Lifecycle costing is being billed by research analyst Frost & Sullivan as the next big thing in cost-validating technology purchases for commercial buildings. Lifecycle costing, or LCC, coincides nicely with the trend toward intelligent buildings, so Frost & Sullivan have teamed up with the Continental Automated Buildings Association to assess current LCC tools and techniques.
“We recognize the challenges our customers have in balancing the demands of meeting first-cost requirements for the original system investment, versus longer-term impact of the system usage throughout the life of the building,” said Peter M. Seyfert, marketing director of Siemens Industry Inc. “We are excited to be hands-on in this landmark CABA and Frost & Sullivan [lifecycle] research.”
CABA and the analyst firm are reportedly halfway through their research project. Initial findings, according to the organizations, show that building equipment purchases are “most often based on the lowest costs and relationships with past vendors.”
Currently, LCC is being deployed either slightly or irregularly during the design process with intelligent-building projects. As a result, buildings don’t get the best-suited technology that LCC may reveal.

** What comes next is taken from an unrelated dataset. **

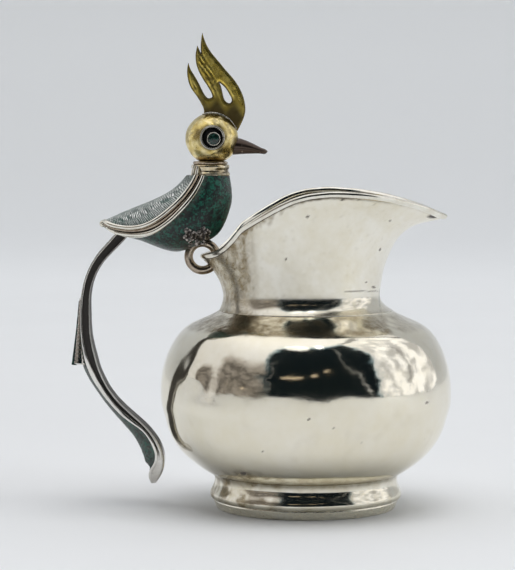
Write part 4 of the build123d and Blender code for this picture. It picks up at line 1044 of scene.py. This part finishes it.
for side, sg in (("left", 1.0), ("right", -1.0)):
    ox, oz = -26.6, 105.9
    bez = [(2.75, 6.4), (2.78, 7.05), (2.95, 7.45), (3.15, 7.62), (3.35, 7.58), (3.52, 7.3), (3.6, 6.8), (3.62, 6.2), (3.5, 5.9), (2.8, 5.9)]
    lathe("eye_bezel_rim_" + side, [(r, y * sg) for r, y in bez], M_BEZEL, "bird_handle", origin=(ox, 0, oz), axis="Y", n=96,
          replace=("eye_bezel_" + side,), slot="silver", wob=0.03)
    lathe("eye_well_" + side, [(0.02, 6.2 * sg), (2.82, 6.2 * sg), (2.82, 6.62 * sg), (2.2, 6.55 * sg), (0.02, 6.5 * sg)], M_WELL, "bird_handle",
          origin=(ox, 0, oz), axis="Y", n=72, slot="oxidised_silver")
    ex, ez = ox + 0.38, oz - 0.30
    a = np.linspace(0, 2 * np.pi, 16, endpoint=False)
    lathe("eye_ring_wire_" + side, [(1.80 + 0.17 * math.cos(q), (7.0 + 0.22 * math.sin(q)) * sg) for q in a], M_WIRE, "bird_handle",
          origin=(ex, 0, ez), axis="Y", n=72, replace=("eye_ring_" + side,), slot="silver")
    dome = [(0.02, 6.5)] + [(1.64, 6.5), (1.66, 6.85)] + [(1.64 * math.cos(q), 6.9 + 0.45 * math.sin(q)) for q in np.linspace(0.1, 1.55, 9)] + [(0.02, 7.36)]
    lathe("eye_stone_dome_" + side, [(r, y * sg) for r, y in dome], M_EYE, "bird_handle", origin=(ex, 0, ez), axis="Y", n=64,
          replace=("eye_stone_" + side,), slot="eye_stone")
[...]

LCC, they stress, optimizes such investments by looking into energy efficiencies and maintenance of the assets. They expect LCC to become a key purchasing factor in the future.
The research is being back by a hearty list of CABA members:
- Cadillac Fairview Corporation Limited
- Consolidated Edison Co. of New York, Inc.
- CSA Group
- Distech Controls
- Hydro One Networks
- International Facility Management Association (IFMA)
- Johnson Controls, Inc.
- Microsoft Corporation
- National Institute of Building Sciences (NIBS)/buildingSMART Alliance
- PCN Technology, Inc.
- Public Works and Government Services Canada
- Siemens Industry, Inc.
- The Siemon Company
- Trane, a brand of Ingersoll Rand
The CABA/Frost & Sullivan project will determine what will be needed in education, training, and collaborative efforts to make LCC and related methods a universal tool among building operators.
Honeywell, in a statement, said, “We look forward to the outcomes of this research, and feel this represents an important and timely analysis that reflects the importance of lifecycle costing within our industry.”
Dedicated to research and development of intelligent buildings, CABA counts 300 private and public technology organizations worldwide as members.